Power Quality Case Study
Electromagnetic interference from objectionable neutral current on the fault current path and building structure can disrupt the performance of sensitive electronic equipment, particularly video monitors, electronic microscopes, etc. In addition, there's the unknown health issue as to the effect of electromagnetic fields on the human body.

Case Study of Problems Associated with Improperly Grounded Systems
Mike, how about if I give you a brief overview of a building I just completed that is typical of what I have been finding. The building is a 106,290 sq. ft, five story plus mechanical penthouse, office building. The 120/208 V, 3-phase service is supplied by a 150 kVA, 3-phase 480 V transformer that feeds a 600-amp main distribution panel. The lighting and mechanical equipment is fed from a 277/480 V, 3-phase riser. An additional 112.5 kVA transformer was installed in the mechanical penthouse to provide normal and emergency 120/208 V, 3-phase power to several cubicles on the third floor and a computer room on the fifth floor

This building was experiencing various problems such as overheating and tripping of two 100 A breakers in the main distribution panel; the main transformer was too hot to touch and was operating at a low power factor.

When I inspected the building, I did a 15-minute walk-through with a triaxial Gaussmeter and had readings up to 30 mG in a variety of office and common areas.
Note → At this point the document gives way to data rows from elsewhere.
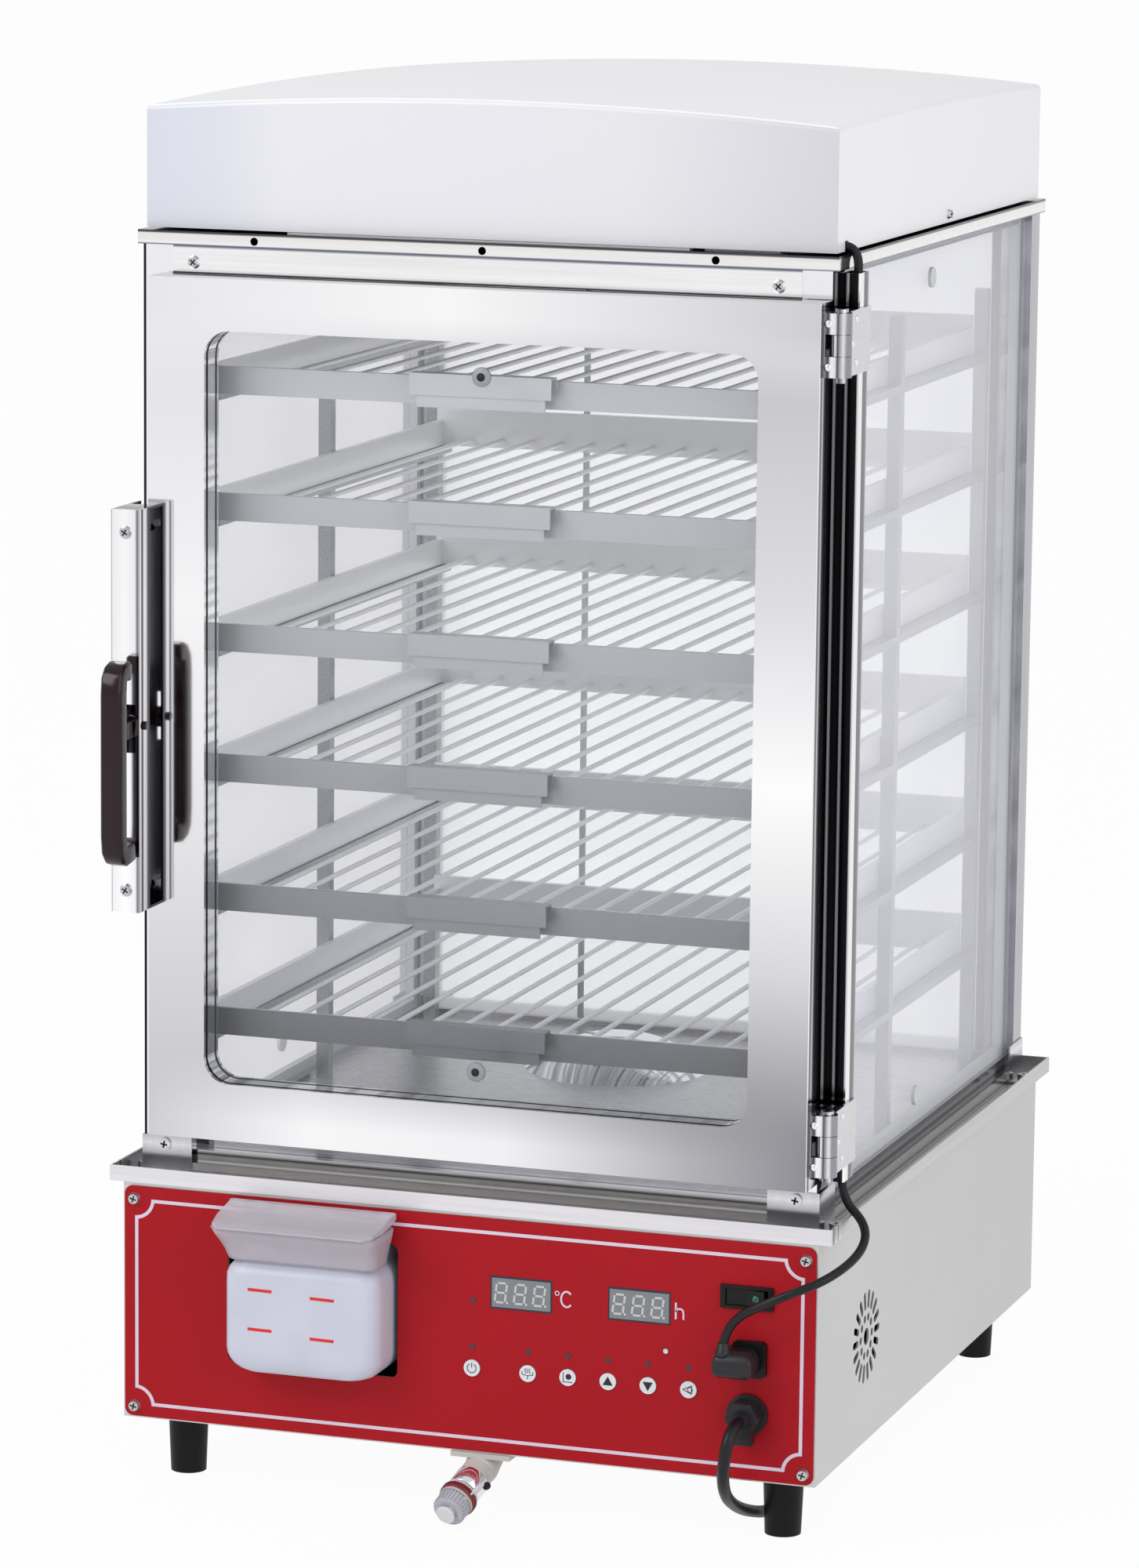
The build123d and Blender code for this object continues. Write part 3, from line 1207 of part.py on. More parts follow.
# Six rod trays, each with side rails, a raised rear rail and a front pull
for tray_index, tray_top in enumerate(TRAY_TOPS, 1):
    rail_z = (tray_top - TRAY_RAIL_H, tray_top)
    tray_y = (TRAY_FRONT, TRAY_FRONT + TRAY_D)
    with BuildPart() as tray:
        block((-TRAY_SIDE, TRAY_SIDE), tray_y, rail_z)
        block(
            (-TRAY_SIDE + TRAY_RAIL_T, TRAY_SIDE - TRAY_RAIL_T),
            (tray_y[0] + TRAY_RAIL_T, tray_y[1] - TRAY_RAIL_T),
            rail_z,
            mode=Mode.SUBTRACT,
        )
        block(
            (-TRAY_SIDE, TRAY_SIDE),
            (tray_y[1] - TRAY_RAIL_T, tray_y[1]),
            (tray_top, rail_z[0] + TRAY_REAR_H),
        )
        spacing = (TRAY_W - 2 * TRAY_RAIL_T) / (TRAY_RODS + 1)
        for i in range(TRAY_RODS):
            rod_x = -TRAY_SIDE + TRAY_RAIL_T + spacing * (i + 1)
            rod_z = tray_top - TRAY_ROD_DROP
            rod(
                (rod_x, tray_y[0] + TRAY_RAIL_T / 2, rod_z),
                (rod_x, tray_y[1] - TRAY_RAIL_T / 2, rod_z),
                TRAY_ROD_D,
            )
        pull_x = (TRAY_PULL_X - TRAY_PULL_W / 2, TRAY_PULL_X + TRAY_PULL_W / 2)
        face_top = tray_top + TRAY_PULL_UP
        block(pull_x, (TRAY_PULL_Y, TRAY_FRONT), (face_top - TRAY_PULL_T, face_top))
        block(pull_x, (TRAY_FRONT - TRAY_PULL_T, TRAY_FRONT), (tray_top - 4.0, face_top))
        block(
            pull_x, (TRAY_PULL_Y, TRAY_PULL_Y + TRAY_PULL_T), (face_top - TRAY_PULL_H, face_top)
        )
        lip_x = (pull_x[0] + 4.0, pull_x[1] - 4.0)
        block(
            lip_x,
            (TRAY_PULL_Y + TRAY_PULL_T, TRAY_PULL_Y + 2 * TRAY_PULL_T),
            (face_top - TRAY_PULL_H - TRAY_LIP_H, face_top - TRAY_PULL_T),
        )
    save(tray.part, f"tray_{tray_index}")


def window(y, depth, grow, mode=Mode.SUBTRACT):
    """Cut or add the door's rounded window, grown by a border, from a Y place backwards."""
    with BuildSketch(Plane.XZ.offset(-(y + depth))) as opening:
        with Locations((sum(WINDOW_X) / 2, sum(WINDOW_Z) / 2)):
            RectangleRounded(
                WINDOW_X[1] - WINDOW_X[0] + 2 * grow,
                WINDOW_Z[1] - WINDOW_Z[0] + 2 * grow,
                WINDOW_R + grow,
            )
    extrude(opening.sketch, amount=depth, mode=mode)


# Door: two pressed steel skins round a window, with the glass seats inside
with BuildPart() as door_frame:
    block((DOOR_LEFT, DOOR_RIGHT), (DOOR_FRONT, DOOR_REAR), (DOOR_BOTTOM, DOOR_TOP))
    block(
        (DOOR_LEFT + DOOR_WALL, DOOR_RIGHT - DOOR_WALL),
        (DOOR_FRONT + DOOR_WALL, DOOR_REAR - DOOR_WALL),
        (DOOR_BOTTOM + DOOR_WALL, DOOR_TOP - DOOR_WALL),
        mode=Mode.SUBTRACT,
    )
    window(DOOR_FRONT + DOOR_WALL, DOOR_T - 2 * DOOR_WALL, WINDOW_LIP + DOOR_WALL, mode=Mode.ADD)
    window(DOOR_FRONT, DOOR_T, 0.0)
    glass_front = DOOR_FRONT + DOOR_WALL + DOOR_GLASS_SET
    glass_back = DOOR_REAR - DOOR_WALL - DOOR_GLASS_SET
    window(glass_front, GLASS_T, WINDOW_LIP)
    window(glass_back - GLASS_T, GLASS_T, WINDOW_LIP)
    for z in HANDLE_SCREW_ZS:
        rod(
            (HANDLE_SCREW_X + 5.0, DOOR_FRONT, z), (HANDLE_SCREW_X + 5.0, DOOR_FRONT + DOOR_WALL, z),
            SCREW_SHANK_D,
            mode=Mode.SUBTRACT,
        )
save(door_frame.part, "door_frame")

# The door's two panes, with their round glazing buttons between them
with BuildPart() as door_glass:
    window(glass_front, GLASS_T, WINDOW_LIP, mode=Mode.ADD)
    window(glass_back - GLASS_T, GLASS_T, WINDOW_LIP, mode=Mode.ADD)
    for z in (WINDOW_Z[1] - DOOR_GROMMET_INSET, WINDOW_Z[0] + DOOR_GROMMET_INSET):
        rod(
            (DOOR_GROMMET_X, glass_front + GLASS_T, z),
            (DOOR_GROMMET_X, glass_back - GLASS_T, z),
            DOOR_GROMMET_D,
        )
save(door_glass.part, "door_glass")

# Soft gasket round the back of the door
with BuildPart() as door_gasket:
    gasket_x = (DOOR_LEFT + GASKET_IN, POST_IN_X - GASKET_IN)
    gasket_z = (DOOR_BOTTOM + GASKET_IN, DOOR_TOP - GASKET_IN)
    block(gasket_x, (DOOR_REAR, DOOR_REAR + GASKET_T), gasket_z)
    block(
        (gasket_x[0] + GASKET_W, gasket_x[1] - GASKET_W),
        (DOOR_REAR, DOOR_REAR + GASKET_T),
        (gasket_z[0] + GASKET_W, gasket_z[1] - GASKET_W),
        mode=Mode.SUBTRACT,
    )
save(door_gasket.part, "door_gasket")


def knuckle_spans(span):
    """Heights of the barrel's knuckles, from the top down, with a gap between neighbours."""
    step = (span[1] - span[0]) / KNUCKLES
    return [
        (span[1] - step * (i + 1) + MOVE_GAP / 2, span[1] - step * i - MOVE_GAP / 2)
        for i in range(KNUCKLES)
    ]


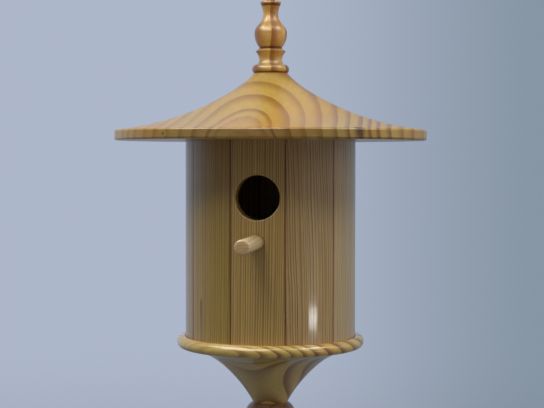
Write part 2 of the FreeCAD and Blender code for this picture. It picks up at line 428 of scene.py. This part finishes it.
def selectFaces(piece, test):
    # faces are picked by the given test, here by which way they face
    bpy.ops.object.mode_set(mode="OBJECT")
    for face in piece.data.polygons:
        face.select = bool(test(face))
    for edge in piece.data.edges:
        edge.select = False
    for vertex in piece.data.vertices:
        vertex.select = False
    bpy.ops.object.mode_set(mode="EDIT")
    bpy.ops.mesh.select_mode(type="FACE")


def finishPiece(piece, name, body, stands, material, angle=35):
    bpy.ops.object.mode_set(mode="OBJECT")
    bpy.ops.object.select_all(action="DESELECT")
    piece.select_set(True)
    bpy.context.view_layer.objects.active = piece
    bpy.ops.object.transform_apply(location=True, rotation=True, scale=True)
    bpy.ops.object.shade_smooth_by_angle(angle=math.radians(angle))
    piece.name = name
    piece.data.name = name
    piece.data.materials.clear()
    piece.data.materials.append(material)
    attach(piece, body)
    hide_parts(stands)
    piece.select_set(False)


perch = {
    "radius": 0.00635,
    "sides": 64,
    "rounding": [(0.00035, 0.985), (0.00040, 0.94), (0.00030, 0.85), (0.00015, 0.62)],   # step, then draw in
    "gluedEdge": 0.0006,
    "wood": {
        "pith": (3.0, -110.0, -232.0),
        "along": (0.03, 1.0, 0.02),
        "rings": [2.4],
        "wander": 0.5,
        "early": colour(0.95, 0.73, 0.40),
        "late": colour(0.62, 0.36, 0.17),
        "lateStrength": 0.5,
        "endGrain": colour(0.74, 0.66, 0.56),
        "coat": 0.5,
        "coatRoughness": 0.3,
        # painted shade: the perch darker near the body, where its root lies in the roof's shadow
        "paintedShadeRing": (74.0, 98.0, -300.0),
    },
}


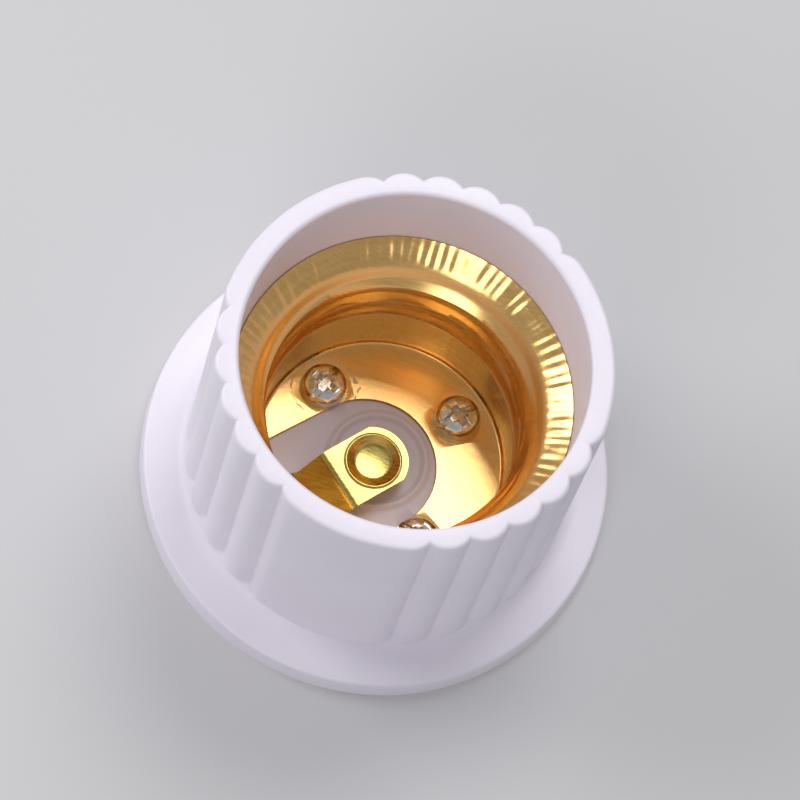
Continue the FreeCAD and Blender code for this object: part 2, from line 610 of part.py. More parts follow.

The actual readings were not as important as the fact that it simply established that there was a problem. During a walk-through, I try to keep the Gaussmeter at least one meter away from anything. My experience has indicated that any reading of one mG or more with one meter of distance is a sign of a problem.

Next, I went to the 480 V, 3-phase Motor Control Center (MCC) in the mechanical penthouse and checked the equipment grounding conductor for current. Each half of the parallel feed (two raceways) to the MCC had three conductors and one equipment grounding conductor. One grounding conductor was carrying twelve amperes and the other eight amperes. These conduit risers were also warm to the touch and had high mG readings as did other piping, handrails, etc. The grounding electrode conductor from the transformer to the water pipe read 1 ampere.

An inspection of the grounding and bonding revealed that neither transformer was grounded to building steel, the neutral to ground bond was missing in the main distribution panel and the system main was only grounded to the main water pipe. There was no bonding between the service equipment (600 main) to the building steel, and there was no bonding between the water pipe to building steel.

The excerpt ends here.